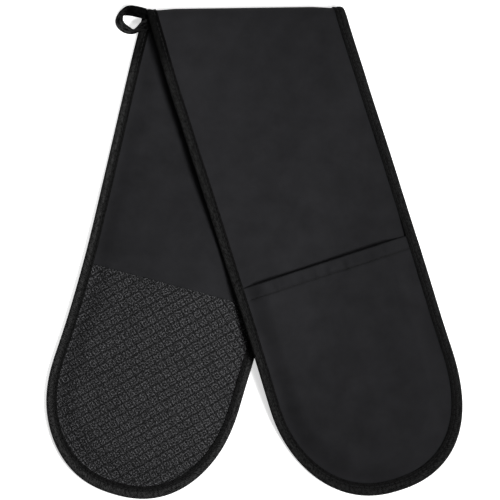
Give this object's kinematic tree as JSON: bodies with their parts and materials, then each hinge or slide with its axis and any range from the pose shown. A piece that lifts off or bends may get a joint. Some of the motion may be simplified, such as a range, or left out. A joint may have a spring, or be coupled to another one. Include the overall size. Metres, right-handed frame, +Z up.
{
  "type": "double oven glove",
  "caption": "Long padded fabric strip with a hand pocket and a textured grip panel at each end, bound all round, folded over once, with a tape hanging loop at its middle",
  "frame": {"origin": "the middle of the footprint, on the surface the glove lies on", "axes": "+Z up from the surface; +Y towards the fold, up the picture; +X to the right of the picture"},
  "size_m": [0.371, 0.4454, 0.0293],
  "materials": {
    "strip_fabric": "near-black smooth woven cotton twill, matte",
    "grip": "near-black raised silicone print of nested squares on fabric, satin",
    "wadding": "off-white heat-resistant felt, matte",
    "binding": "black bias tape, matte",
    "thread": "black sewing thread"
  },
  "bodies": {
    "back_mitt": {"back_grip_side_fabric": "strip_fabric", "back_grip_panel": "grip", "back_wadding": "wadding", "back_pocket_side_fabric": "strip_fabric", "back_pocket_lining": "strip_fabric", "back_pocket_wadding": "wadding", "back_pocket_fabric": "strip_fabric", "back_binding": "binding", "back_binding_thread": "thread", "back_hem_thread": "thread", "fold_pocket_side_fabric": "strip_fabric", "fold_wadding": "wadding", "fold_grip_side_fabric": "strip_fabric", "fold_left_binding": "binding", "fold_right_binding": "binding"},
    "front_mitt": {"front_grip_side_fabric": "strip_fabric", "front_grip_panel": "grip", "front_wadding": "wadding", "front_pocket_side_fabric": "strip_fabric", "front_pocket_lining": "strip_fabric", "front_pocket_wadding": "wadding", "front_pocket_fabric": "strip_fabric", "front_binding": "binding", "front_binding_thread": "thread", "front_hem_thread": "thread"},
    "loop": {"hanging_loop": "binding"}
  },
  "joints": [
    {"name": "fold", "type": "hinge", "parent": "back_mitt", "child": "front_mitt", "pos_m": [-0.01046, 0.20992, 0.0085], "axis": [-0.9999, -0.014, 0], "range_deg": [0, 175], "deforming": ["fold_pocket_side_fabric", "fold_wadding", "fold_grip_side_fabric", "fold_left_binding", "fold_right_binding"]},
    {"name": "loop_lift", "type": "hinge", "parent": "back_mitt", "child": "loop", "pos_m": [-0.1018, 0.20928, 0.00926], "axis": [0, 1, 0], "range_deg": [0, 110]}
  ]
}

——

__GIVEN INSTRUCTION__
Copy out every line of the data above, exactly as given.

__RESPONSE FOR THIS EXERCISE__
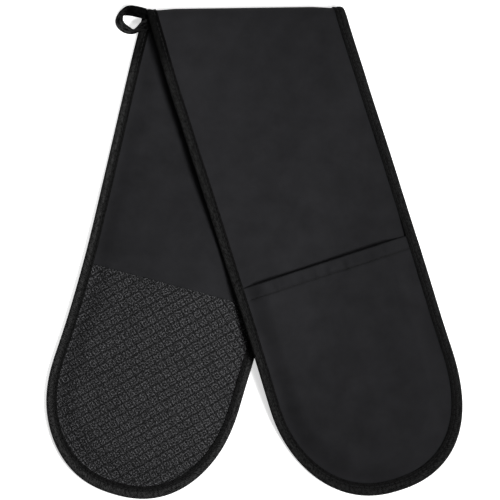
Give this object's kinematic tree as JSON: bodies with their parts and materials, then each hinge or slide with its axis and any range from the pose shown. A piece that lifts off or bends may get a joint. Some of the motion may be simplified, such as a range, or left out. A joint may have a spring, or be coupled to another one. Include the overall size. Metres, right-handed frame, +Z up.
{
  "type": "double oven glove",
  "caption": "Long padded fabric strip with a hand pocket and a textured grip panel at each end, bound all round, folded over once, with a tape hanging loop at its middle",
  "frame": {"origin": "the middle of the footprint, on the surface the glove lies on", "axes": "+Z up from the surface; +Y towards the fold, up the picture; +X to the right of the picture"},
  "size_m": [0.371, 0.4454, 0.0293],
  "materials": {
    "strip_fabric": "near-black smooth woven cotton twill, matte",
    "grip": "near-black raised silicone print of nested squares on fabric, satin",
    "wadding": "off-white heat-resistant felt, matte",
    "binding": "black bias tape, matte",
    "thread": "black sewing thread"
  },
  "bodies": {
    "back_mitt": {"back_grip_side_fabric": "strip_fabric", "back_grip_panel": "grip", "back_wadding": "wadding", "back_pocket_side_fabric": "strip_fabric", "back_pocket_lining": "strip_fabric", "back_pocket_wadding": "wadding", "back_pocket_fabric": "strip_fabric", "back_binding": "binding", "back_binding_thread": "thread", "back_hem_thread": "thread", "fold_pocket_side_fabric": "strip_fabric", "fold_wadding": "wadding", "fold_grip_side_fabric": "strip_fabric", "fold_left_binding": "binding", "fold_right_binding": "binding"},
    "front_mitt": {"front_grip_side_fabric": "strip_fabric", "front_grip_panel": "grip", "front_wadding": "wadding", "front_pocket_side_fabric": "strip_fabric", "front_pocket_lining": "strip_fabric", "front_pocket_wadding": "wadding", "front_pocket_fabric": "strip_fabric", "front_binding": "binding", "front_binding_thread": "thread", "front_hem_thread": "thread"},
    "loop": {"hanging_loop": "binding"}
  },
  "joints": [
    {"name": "fold", "type": "hinge", "parent": "back_mitt", "child": "front_mitt", "pos_m": [-0.01046, 0.20992, 0.0085], "axis": [-0.9999, -0.014, 0], "range_deg": [0, 175], "deforming": ["fold_pocket_side_fabric", "fold_wadding", "fold_grip_side_fabric", "fold_left_binding", "fold_right_binding"]},
    {"name": "loop_lift", "type": "hinge", "parent": "back_mitt", "child": "loop", "pos_m": [-0.1018, 0.20928, 0.00926], "axis": [0, 1, 0], "range_deg": [0, 110]}
  ]
}